The Port of Trieste was indeed the signatory of one of the agreements, with the China Communications Construction Company (CCCC) as its counterpart. The resulting MoU has three components. The first concerns CCCC’s participation in “Tri-Hub”, a joint project between the Port and Rete Ferroviaria Italiana S.p.A. to expand and boost rail connectivity between the terminals of Trieste, Cervignano, and Villa Opicina, chiefly by revamping existing substations located within the port’s territory. This project falls under the EU-China Connectivity Platform overseen by the European Commission and has a price tag of 200 million euros, already financed to the tune of 160 million euros. Therefore, CCCC is to pick up in whole or in part the remaining 40-million-euro tab. The second is an option for the Trieste Port to acquire a minority stake in the multimodal terminal CCCC is building in Košice, Slovakia, which is already connected to Trieste by way of a daily freight train. The third concerns the creation of partnerships to develop port and logistics hubs in China dedicated to Italian small and medium-sized enterprises.

Separate and ongoing discussions involve China Merchants Group (CMG), which is interested in investing in a new ‘Logistical Platform’ due for completion by the first half of 2019. The asset, valued at 130 million euros and owned by shipping company Francesco Parisi S.p.A and construction company ICOP S.p.A., is also coveted by Dubai Ports World, the Singapore Port Authority, and the Qatar Investment Authority. The new yard, extending over a 120 thousand square-meter area reclaimed from the sea, will be equipped with storage and handling facilities allowing the assemblage of trains of up to 750 meters, feeding directly into Italy’s rail as well as motorway networks.

Trieste’s central location is attractive. It sits at the intersection of the Baltic-Adriatic (north-south) and Lisbon-Budapest (east-west) TEN-T European corridors. Meanwhile, regular cargo services to Budapest, Duisburg, and Vienna, among other destinations—including terminals in Belgium, the Czech Republic, Serbia, Slovakia, and Slovenia—make Trieste the ideal seam between the main trans-Eurasian land bridge linking China and Europe and the trans-oceanic shipping lanes between Europe and the Far East. The port is actually the northernmost landing on the European continent in a virtual straight line from the mouth of the Suez Canal, and the Trieste-Istanbul ro-ro service is one of the Mediterranean’s busiest motorways of the seas.

Following a 2016 reform which reorganized the governance structures of Italian ports, Trieste is the hub for the Port System Authority of the Eastern Adriatic (PSAEA), the legal entity regulating a Free Economic Zone (FEZ) and an intermodal web spanning the entire northeastern Italian Friuli Venezia-Giulia region. This web comprises the nearby port of Monfalcone and two dry ports located at Fernetti and Cervignano. With additional run-off available at two other dry ports in nearby Gorizia and Pordenone, this system has plenty of room to grow and develop into a continental gateway for Europe-Asia trade.
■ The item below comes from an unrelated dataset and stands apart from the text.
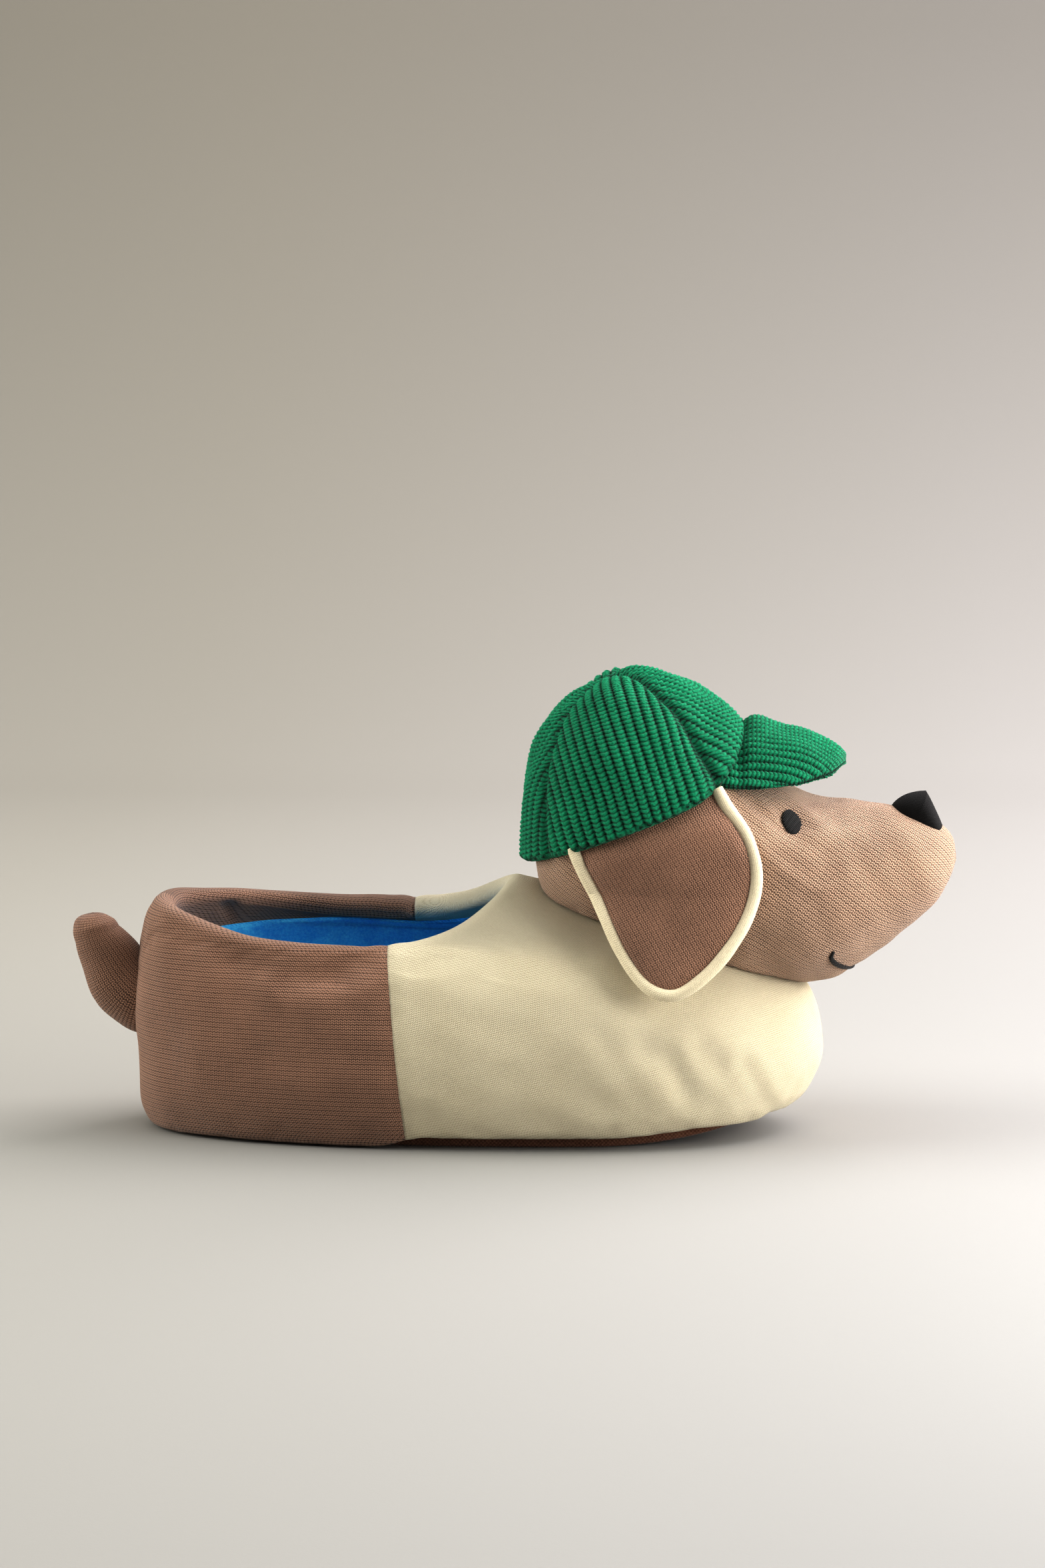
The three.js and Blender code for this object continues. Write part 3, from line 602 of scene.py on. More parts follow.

For these reasons, Chinese players, like others in the shipping and transport industry, have been turning to Trieste as a supply chain partner.

In 2019, the Port of Trieste celebrated the 300-year anniversary of its status as a free port—originally granted by Emperor Charles VI of Augsburg under Austro-Hungarian sovereignty—with the inauguration of FREEeste, a 240-thousand-square-meter inland FEZ with rail connections to the sea terminals soon due for completion. FREEeste offers wide-ranging exemptions for logistics and industrial purposes, couched in a 2017 government decree that updated and clarified the port’s historical status. This exemption regime includes the non-discriminatory right of entry for vessels and cargo, VAT exemption on EU exports, deferred payment of duties and taxes on EU-bound imports, no customs controls on goods entering and leaving the FEZ, and the tax-free processing and transformation of goods and commodities.

In the mid-nineteenth century, one of Trieste’s prominent figures and philanthropists, Pasquale Revoltella, foreseeing the opportunities of increased traffic between Asia and Europe, played a key role in the construction of the Suez Canal. By a twist of fate, almost two centuries later, the city stands to benefit from that man’s vision. The rise of Asia is restoring the Mediterranean to its erstwhile place in world history as the crossroad of different continents, cultures, and civilizations. Against this backdrop, Trieste is itself recovering its traditional role as the seam between West and East—near, middle, and far, becoming a magnet for China as well as trading countries in Central and Eastern Europe.

Its steady growth suggests Europe may witness a partial reorientation of flows from the North Sea southwards that is bound to ruffle feathers, as the diplomatic drama that preceded the MoUs suggested. However, without exception, critics enjoy much deeper economic ties with China than Italy. Not only do 13 EU member states already enjoy similar MoUs, but those who don’t have reached such a degree of economic interdependence with China to make their warnings moot. On the other hand, on close inspection, the agreement that Italy inked in March isn’t much of a snub to the United States either, as its terms are non-binding and rather generic.

With an ancient legacy of exchanges to go by, Italy may well have found a shared grammar with China, while upholding the responsibilities to its traditional allies. Nonetheless, the Italian authorities will be wise to learn from the challenges experienced by larger players, and devote sustained long-term resources to the negotiation, implementation, and follow-up of whatever comes out of these memoranda, which, indeed, remain largely informal at this stage.